Figure 1: Excerpt of Uttarakhand Assembly's November 2022 Session Agenda
Law making requires deliberation, scrutiny
Our law-making institutions have several tools at their disposal to ensure that before a law is passed, it has been examined thoroughly on various aspects such as constitutionality, clarity, financial and technical capacity of the state to implement provisions, among others. The Ministry/Department piloting a Bill could share a draft of the Bill for public feedback (pre-legislative scrutiny). While Bills get introduced, members may raise issues on constitutionality of the proposed law. Once introduced, Bills could be sent to legislative committees for greater scrutiny. This allows legislators to deliberate upon individual provisions in depth, understand if there may be constitutional challenges or other issues with any provision. This also allows experts and affected stakeholders to weigh in on the provisions, highlight issues, and help strengthen the law.
However, when Bills are introduced and passed within mere minutes, it barely gives legislators the time to go through the provisions and mull over implications, issues, or ways to improve the law for affected parties. It also raises the question of what the intention of the legislature is when passing laws in a hurry without any discussion. Often, such poorly thought laws are also challenged in Courts.
For instance, the Uttarakhand Assembly passed the Uttarakhand Freedom of Religion (Amendment) Bill, 2022 in this session (five minutes had been allocated for the discussion and passing of the Bill). The 2022 Bill amends the 2018 Act which prohibits forceful religious conversions, and provides that conversion through allurement or marriage will be unlawful. The Bill has provisions such as requiring an additional notice to be sent to the District Magistrate (DM) for a conversion, and that reconversion to one’s immediate previous religion will not be considered a conversion.
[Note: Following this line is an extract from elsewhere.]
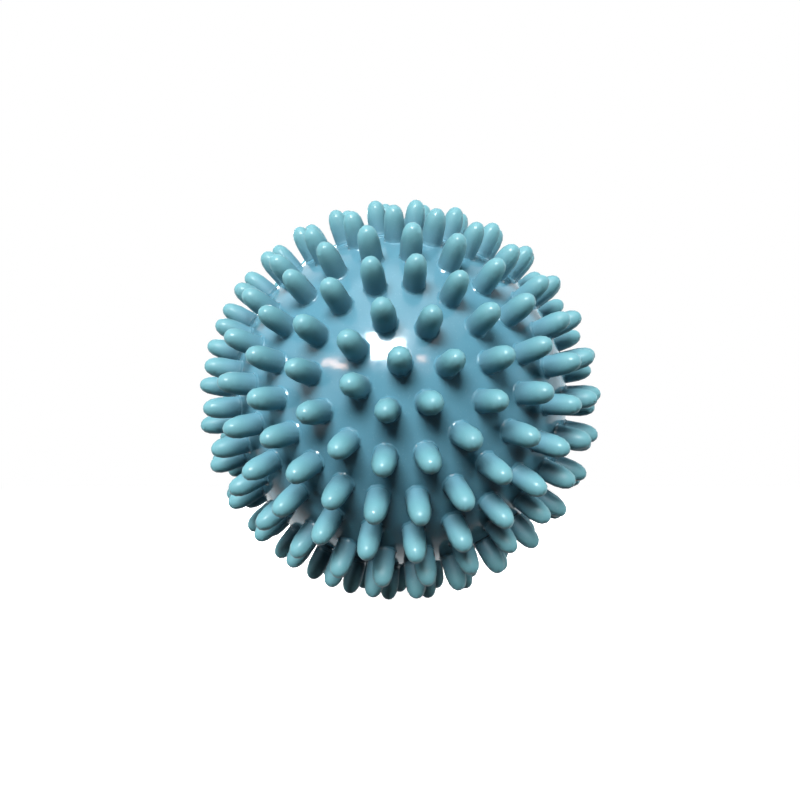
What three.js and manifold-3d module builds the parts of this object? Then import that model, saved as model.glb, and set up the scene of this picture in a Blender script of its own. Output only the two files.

Some of these provisions seem similar to other laws that were passed by states and have been struck down by or have been challenged in Courts. For example, the Madhya Pradesh High Court while examining the Madhya Pradesh Freedom of Religion Act, 2021 noted that providing a notice to the DM for a conversion of religion violates the right to privacy as the right includes the right to remain silent. It extends that understanding to the right to decide on one’s faith. The Himachal Pradesh Freedom of Religion Act, 2006 exempted people who reconvert to their original religion from giving a public notice of such conversion. The Himachal Pradesh High Court had struck down this provision as discriminatory and violative of the right to equality. The Court also noted that the right to change one’s belief cannot be taken away for maintaining public order.
Uttarakhand MLAs may not have had an opportunity to think about how issues flagged by Courts may be addressed in a law that regulates religious conversions.
Most other state Assemblies also pass Bills without adequate scrutiny
In 2021 44% states passed Bills on the day it was introduced or on the next day. Between January 2018 and September 2022, the Gujarat Assembly introduced 92 Bills (excluding Appropriation Bills). 91 of these were passed in the same day as their introduction. In the 2022 Monsoon Session, the Goa Assembly passed 28 Bills in the span of two days. This is in addition to discussion and voting on budgetary allocation to various government departments.
Figure 2: Time taken by state legislatures to pass Bills in 2021
Note: The chart above does not include Arunachal Pradesh and Sikkim. A Bill is considered passed within a day if it was passed on the day of introduction or on the next day. For states with bicameral legislatures, bills have to be passed in both Houses. This has been taken into account in the above chart for five states having Legislative Councils, except Bihar (information was not available for Council).
Sources: Assembly websites, E-Gazette of various states and Right to Information requests; PRS.
Occasionally, the time actually spent deliberating upon a Bill is lesser than the allocated time. This may be due to disruptions in the House. The Himachal Pradesh Assembly provides data on the time actually spent discussing Bills. For example, in the August 2022 Session, it spent an average of 12 minutes to discuss and pass 10 Bills. However, the Uttarakhand Assembly allocated only five minutes to discuss each Bill in its November 2022 Session. This indicates the lack of intent of certain state legislatures to improve their functioning.
In the case of Parliament, a significant portion of scrutiny is also carried out by the Department Related Standing Committees, even when Parliament is not in session. In the 14th Lok Sabha (LS), 60% of the Bills introduced were sent to Committees for detailed examination, and in the 15th LS, 71% were sent. These figures have reduced recently – in the 16th LS 27% of the Bills were sent to Committees, and so far in the 17th LS, 13% have been sent. However, across states, sending Bills to Committees for detailed examination is often the exception than the norm. In 2021, less than 10% of the Bills were sent to Committees. None of the Bills passed by the Uttarakhand Assembly had been examined by a committee. States that are an exception here include Kerala which has 14 subject Committees, and Bills are regularly sent to these for examination. However, these Committees are headed by their respective Ministers, which reduces the scope of independent scrutiny that may be undertaken.